**Dataset extract:**

───

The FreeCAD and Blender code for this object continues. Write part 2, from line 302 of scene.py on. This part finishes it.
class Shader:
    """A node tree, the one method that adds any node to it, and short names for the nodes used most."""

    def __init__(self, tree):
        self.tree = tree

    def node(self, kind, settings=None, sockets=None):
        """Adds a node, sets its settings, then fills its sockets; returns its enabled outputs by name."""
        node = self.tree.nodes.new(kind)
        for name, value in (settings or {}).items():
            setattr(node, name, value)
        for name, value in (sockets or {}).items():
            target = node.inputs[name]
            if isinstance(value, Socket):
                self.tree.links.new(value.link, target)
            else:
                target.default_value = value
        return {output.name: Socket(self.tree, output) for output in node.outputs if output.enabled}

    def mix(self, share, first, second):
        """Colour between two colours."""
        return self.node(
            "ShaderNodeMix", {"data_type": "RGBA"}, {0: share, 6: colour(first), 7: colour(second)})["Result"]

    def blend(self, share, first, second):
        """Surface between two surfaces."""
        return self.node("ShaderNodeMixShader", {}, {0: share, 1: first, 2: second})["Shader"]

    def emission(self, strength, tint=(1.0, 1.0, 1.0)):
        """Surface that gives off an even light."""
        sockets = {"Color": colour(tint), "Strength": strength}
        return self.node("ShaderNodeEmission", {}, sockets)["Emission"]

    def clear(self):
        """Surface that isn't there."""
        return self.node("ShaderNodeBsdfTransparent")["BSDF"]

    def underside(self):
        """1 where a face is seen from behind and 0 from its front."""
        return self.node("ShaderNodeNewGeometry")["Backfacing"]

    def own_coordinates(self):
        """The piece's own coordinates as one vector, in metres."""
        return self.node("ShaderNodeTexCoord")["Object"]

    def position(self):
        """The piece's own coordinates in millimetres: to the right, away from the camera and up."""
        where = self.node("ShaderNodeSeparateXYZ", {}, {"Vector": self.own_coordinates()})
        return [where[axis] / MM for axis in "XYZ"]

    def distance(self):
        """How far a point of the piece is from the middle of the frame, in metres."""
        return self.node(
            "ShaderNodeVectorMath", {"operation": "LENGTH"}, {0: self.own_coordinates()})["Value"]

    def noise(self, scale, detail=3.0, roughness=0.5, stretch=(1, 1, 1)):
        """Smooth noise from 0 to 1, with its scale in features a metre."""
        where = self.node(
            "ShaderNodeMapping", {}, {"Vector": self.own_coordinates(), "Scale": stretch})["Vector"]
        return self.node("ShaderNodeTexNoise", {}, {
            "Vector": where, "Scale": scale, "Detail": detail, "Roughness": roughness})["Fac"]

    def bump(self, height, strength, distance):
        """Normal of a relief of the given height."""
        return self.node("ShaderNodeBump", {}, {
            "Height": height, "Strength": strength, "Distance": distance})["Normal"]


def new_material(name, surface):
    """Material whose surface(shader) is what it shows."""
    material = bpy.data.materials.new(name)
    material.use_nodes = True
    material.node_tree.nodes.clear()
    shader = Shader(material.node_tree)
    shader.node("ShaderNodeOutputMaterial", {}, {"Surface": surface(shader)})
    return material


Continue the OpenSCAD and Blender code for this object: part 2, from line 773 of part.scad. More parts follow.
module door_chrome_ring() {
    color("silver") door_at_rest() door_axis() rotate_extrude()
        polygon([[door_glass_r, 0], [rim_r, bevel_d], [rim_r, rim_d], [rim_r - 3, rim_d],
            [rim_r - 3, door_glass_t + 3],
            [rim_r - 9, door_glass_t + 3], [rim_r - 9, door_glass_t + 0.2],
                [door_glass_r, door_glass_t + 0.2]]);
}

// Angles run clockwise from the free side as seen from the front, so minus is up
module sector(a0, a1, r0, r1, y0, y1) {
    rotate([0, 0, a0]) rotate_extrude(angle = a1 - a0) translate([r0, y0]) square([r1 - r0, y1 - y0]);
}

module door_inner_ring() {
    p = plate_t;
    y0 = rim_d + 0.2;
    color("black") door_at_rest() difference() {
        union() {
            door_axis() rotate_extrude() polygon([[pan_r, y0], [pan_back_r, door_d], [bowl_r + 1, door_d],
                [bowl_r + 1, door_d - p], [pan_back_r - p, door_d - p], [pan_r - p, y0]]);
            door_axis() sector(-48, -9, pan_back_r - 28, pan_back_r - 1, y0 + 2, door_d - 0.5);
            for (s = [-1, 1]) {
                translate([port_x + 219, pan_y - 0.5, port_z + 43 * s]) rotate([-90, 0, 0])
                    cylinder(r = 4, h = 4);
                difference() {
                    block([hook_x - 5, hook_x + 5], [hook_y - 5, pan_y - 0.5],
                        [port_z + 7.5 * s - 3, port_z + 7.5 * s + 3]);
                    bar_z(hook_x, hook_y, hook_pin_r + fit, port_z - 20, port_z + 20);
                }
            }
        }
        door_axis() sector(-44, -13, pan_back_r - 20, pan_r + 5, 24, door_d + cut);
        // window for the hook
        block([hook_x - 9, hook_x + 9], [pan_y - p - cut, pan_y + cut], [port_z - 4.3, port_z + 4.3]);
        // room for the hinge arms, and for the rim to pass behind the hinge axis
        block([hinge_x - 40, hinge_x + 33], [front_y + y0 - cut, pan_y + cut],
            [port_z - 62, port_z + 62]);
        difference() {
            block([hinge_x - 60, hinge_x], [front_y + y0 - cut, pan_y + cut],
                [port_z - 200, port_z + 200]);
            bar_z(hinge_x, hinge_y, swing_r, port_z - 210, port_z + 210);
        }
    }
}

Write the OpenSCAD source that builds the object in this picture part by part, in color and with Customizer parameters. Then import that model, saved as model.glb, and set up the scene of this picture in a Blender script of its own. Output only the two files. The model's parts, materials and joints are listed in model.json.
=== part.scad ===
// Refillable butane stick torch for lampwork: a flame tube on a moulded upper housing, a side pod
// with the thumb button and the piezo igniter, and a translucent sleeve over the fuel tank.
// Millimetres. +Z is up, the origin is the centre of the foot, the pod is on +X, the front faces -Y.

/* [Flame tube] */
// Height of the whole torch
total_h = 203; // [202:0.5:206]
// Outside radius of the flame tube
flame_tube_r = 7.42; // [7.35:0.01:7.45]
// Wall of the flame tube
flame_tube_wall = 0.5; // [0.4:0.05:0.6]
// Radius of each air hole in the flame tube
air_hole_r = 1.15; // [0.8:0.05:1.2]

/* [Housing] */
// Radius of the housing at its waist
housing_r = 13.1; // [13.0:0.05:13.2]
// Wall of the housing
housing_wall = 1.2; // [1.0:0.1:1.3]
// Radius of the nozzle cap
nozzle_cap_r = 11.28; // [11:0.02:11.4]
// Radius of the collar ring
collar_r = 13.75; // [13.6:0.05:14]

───

Transcribe all of the lines in the records precisely.

**Answer to this task:**
The FreeCAD and Blender code for this object continues. Write part 2, from line 302 of scene.py on. This part finishes it.
class Shader:
    """A node tree, the one method that adds any node to it, and short names for the nodes used most."""

    def __init__(self, tree):
        self.tree = tree

    def node(self, kind, settings=None, sockets=None):
        """Adds a node, sets its settings, then fills its sockets; returns its enabled outputs by name."""
        node = self.tree.nodes.new(kind)
        for name, value in (settings or {}).items():
            setattr(node, name, value)
        for name, value in (sockets or {}).items():
            target = node.inputs[name]
            if isinstance(value, Socket):
                self.tree.links.new(value.link, target)
            else:
                target.default_value = value
        return {output.name: Socket(self.tree, output) for output in node.outputs if output.enabled}

    def mix(self, share, first, second):
        """Colour between two colours."""
        return self.node(
            "ShaderNodeMix", {"data_type": "RGBA"}, {0: share, 6: colour(first), 7: colour(second)})["Result"]

    def blend(self, share, first, second):
        """Surface between two surfaces."""
        return self.node("ShaderNodeMixShader", {}, {0: share, 1: first, 2: second})["Shader"]

    def emission(self, strength, tint=(1.0, 1.0, 1.0)):
        """Surface that gives off an even light."""
        sockets = {"Color": colour(tint), "Strength": strength}
        return self.node("ShaderNodeEmission", {}, sockets)["Emission"]

    def clear(self):
        """Surface that isn't there."""
        return self.node("ShaderNodeBsdfTransparent")["BSDF"]

    def underside(self):
        """1 where a face is seen from behind and 0 from its front."""
        return self.node("ShaderNodeNewGeometry")["Backfacing"]

    def own_coordinates(self):
        """The piece's own coordinates as one vector, in metres."""
        return self.node("ShaderNodeTexCoord")["Object"]

    def position(self):
        """The piece's own coordinates in millimetres: to the right, away from the camera and up."""
        where = self.node("ShaderNodeSeparateXYZ", {}, {"Vector": self.own_coordinates()})
        return [where[axis] / MM for axis in "XYZ"]

    def distance(self):
        """How far a point of the piece is from the middle of the frame, in metres."""
        return self.node(
            "ShaderNodeVectorMath", {"operation": "LENGTH"}, {0: self.own_coordinates()})["Value"]

    def noise(self, scale, detail=3.0, roughness=0.5, stretch=(1, 1, 1)):
        """Smooth noise from 0 to 1, with its scale in features a metre."""
        where = self.node(
            "ShaderNodeMapping", {}, {"Vector": self.own_coordinates(), "Scale": stretch})["Vector"]
        return self.node("ShaderNodeTexNoise", {}, {
            "Vector": where, "Scale": scale, "Detail": detail, "Roughness": roughness})["Fac"]

    def bump(self, height, strength, distance):
        """Normal of a relief of the given height."""
        return self.node("ShaderNodeBump", {}, {
            "Height": height, "Strength": strength, "Distance": distance})["Normal"]


def new_material(name, surface):
    """Material whose surface(shader) is what it shows."""
    material = bpy.data.materials.new(name)
    material.use_nodes = True
    material.node_tree.nodes.clear()
    shader = Shader(material.node_tree)
    shader.node("ShaderNodeOutputMaterial", {}, {"Surface": surface(shader)})
    return material


Continue the OpenSCAD and Blender code for this object: part 2, from line 773 of part.scad. More parts follow.
module door_chrome_ring() {
    color("silver") door_at_rest() door_axis() rotate_extrude()
        polygon([[door_glass_r, 0], [rim_r, bevel_d], [rim_r, rim_d], [rim_r - 3, rim_d],
            [rim_r - 3, door_glass_t + 3],
            [rim_r - 9, door_glass_t + 3], [rim_r - 9, door_glass_t + 0.2],
                [door_glass_r, door_glass_t + 0.2]]);
}

// Angles run clockwise from the free side as seen from the front, so minus is up
module sector(a0, a1, r0, r1, y0, y1) {
    rotate([0, 0, a0]) rotate_extrude(angle = a1 - a0) translate([r0, y0]) square([r1 - r0, y1 - y0]);
}

module door_inner_ring() {
    p = plate_t;
    y0 = rim_d + 0.2;
    color("black") door_at_rest() difference() {
        union() {
            door_axis() rotate_extrude() polygon([[pan_r, y0], [pan_back_r, door_d], [bowl_r + 1, door_d],
                [bowl_r + 1, door_d - p], [pan_back_r - p, door_d - p], [pan_r - p, y0]]);
            door_axis() sector(-48, -9, pan_back_r - 28, pan_back_r - 1, y0 + 2, door_d - 0.5);
            for (s = [-1, 1]) {
                translate([port_x + 219, pan_y - 0.5, port_z + 43 * s]) rotate([-90, 0, 0])
                    cylinder(r = 4, h = 4);
                difference() {
                    block([hook_x - 5, hook_x + 5], [hook_y - 5, pan_y - 0.5],
                        [port_z + 7.5 * s - 3, port_z + 7.5 * s + 3]);
                    bar_z(hook_x, hook_y, hook_pin_r + fit, port_z - 20, port_z + 20);
                }
            }
        }
        door_axis() sector(-44, -13, pan_back_r - 20, pan_r + 5, 24, door_d + cut);
        // window for the hook
        block([hook_x - 9, hook_x + 9], [pan_y - p - cut, pan_y + cut], [port_z - 4.3, port_z + 4.3]);
        // room for the hinge arms, and for the rim to pass behind the hinge axis
        block([hinge_x - 40, hinge_x + 33], [front_y + y0 - cut, pan_y + cut],
            [port_z - 62, port_z + 62]);
        difference() {
            block([hinge_x - 60, hinge_x], [front_y + y0 - cut, pan_y + cut],
                [port_z - 200, port_z + 200]);
            bar_z(hinge_x, hinge_y, swing_r, port_z - 210, port_z + 210);
        }
    }
}

Write the OpenSCAD source that builds the object in this picture part by part, in color and with Customizer parameters. Then import that model, saved as model.glb, and set up the scene of this picture in a Blender script of its own. Output only the two files. The model's parts, materials and joints are listed in model.json.
=== part.scad ===
// Refillable butane stick torch for lampwork: a flame tube on a moulded upper housing, a side pod
// with the thumb button and the piezo igniter, and a translucent sleeve over the fuel tank.
// Millimetres. +Z is up, the origin is the centre of the foot, the pod is on +X, the front faces -Y.

/* [Flame tube] */
// Height of the whole torch
total_h = 203; // [202:0.5:206]
// Outside radius of the flame tube
flame_tube_r = 7.42; // [7.35:0.01:7.45]
// Wall of the flame tube
flame_tube_wall = 0.5; // [0.4:0.05:0.6]
// Radius of each air hole in the flame tube
air_hole_r = 1.15; // [0.8:0.05:1.2]

/* [Housing] */
// Radius of the housing at its waist
housing_r = 13.1; // [13.0:0.05:13.2]
// Wall of the housing
housing_wall = 1.2; // [1.0:0.1:1.3]
// Radius of the nozzle cap
nozzle_cap_r = 11.28; // [11:0.02:11.4]
// Radius of the collar ring
collar_r = 13.75; // [13.6:0.05:14]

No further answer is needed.